Hay algunos casos en que la una parte de la
izquierda adoptó medidas sencillamente porque no
entendió lo que impulsaba. Por ejemplo, la mayoría
de los legisladores frenteamplistas votaron la Ley
de Promoción y Defensa de la Competencia - impulsada
por Vázquez y Astori - en la creencia de que votaban
una ley anti-trust, sin percibir que estaban en la
ley los principios más caros al llamado
“neoliberalismo” y a los valores de la sociedad de
consumo.
El quid, lo que hay que analizar, es por qué la
sociedad (y no solo los frenteamplistas) avala otras
políticas desreguladoras, desmonopolizadoras,
convocantes del capital privado y del extranjero,
cuando estas políticas son impulsadas por el Frente
Amplio y las combatieron cuando eran impulsadas por
los colorados gobernantes y los blancos gobernantes.
Mucho más difícil de explicar en una sociedad
conservadora, de lentos movimientos, poco proclive a
los virajes bruscos, sin atisbo de veletismo.

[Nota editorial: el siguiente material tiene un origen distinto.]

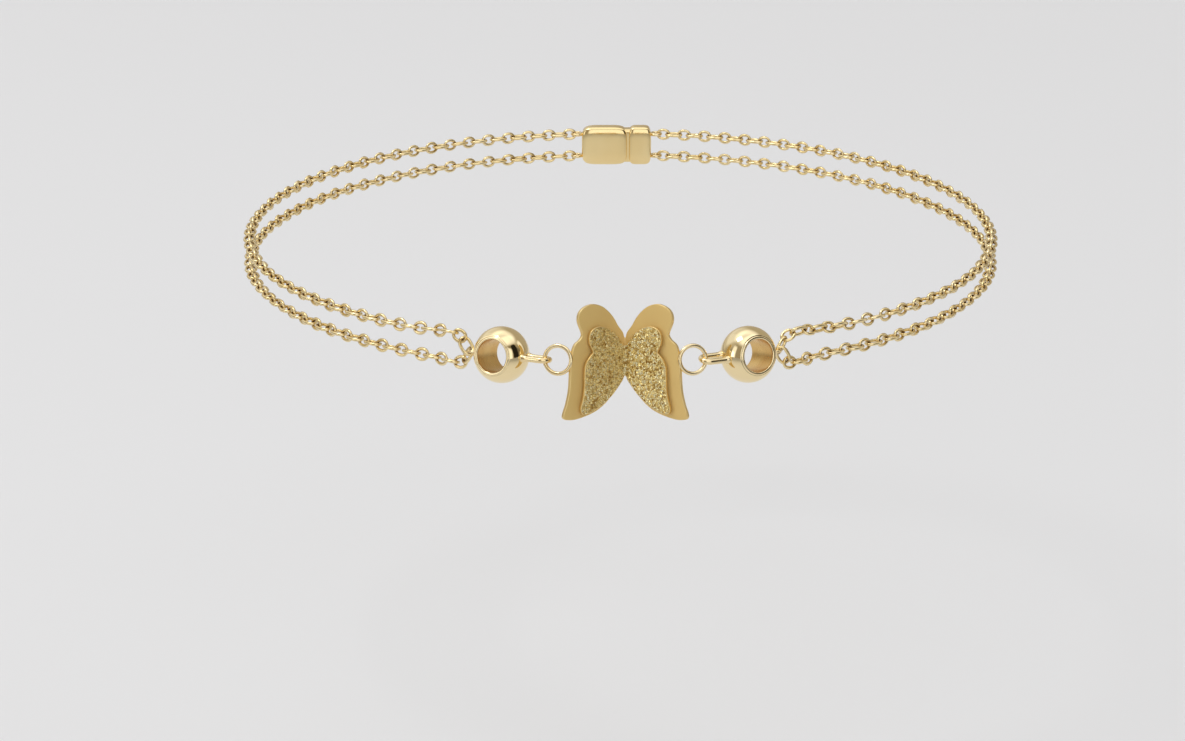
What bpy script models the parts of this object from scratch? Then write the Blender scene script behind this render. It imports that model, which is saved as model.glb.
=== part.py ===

Probablemente la explicación haya que buscarla en
dos elementos, reales o supuestos: uno es que una
parte mayoritaria de la sociedad - no importa el
grado de certeza o falsedad de las cosas -
desconfiaba éticamente de las medidas y tendía a
pensar en que había un juego de intereses detrás;
también sin importar si la apreciación es correcta o
incorrecta, la sociedad tiende e darle un manto de
santidad a lo que hace el Frente Amplio, por lo
menos hasta ahora. Lo segundo es que las dirigencias
blancas y colorados gobernantes demostraron con
claridad que fueron perdiendo en forma sostenida la
confianza de la gente, su credibilidad, confianza y
credibilidad - no importa si con acierto o no - la
gente otorga a la dirigencia gobernante
frenteamplista, al menos por un tiempo más.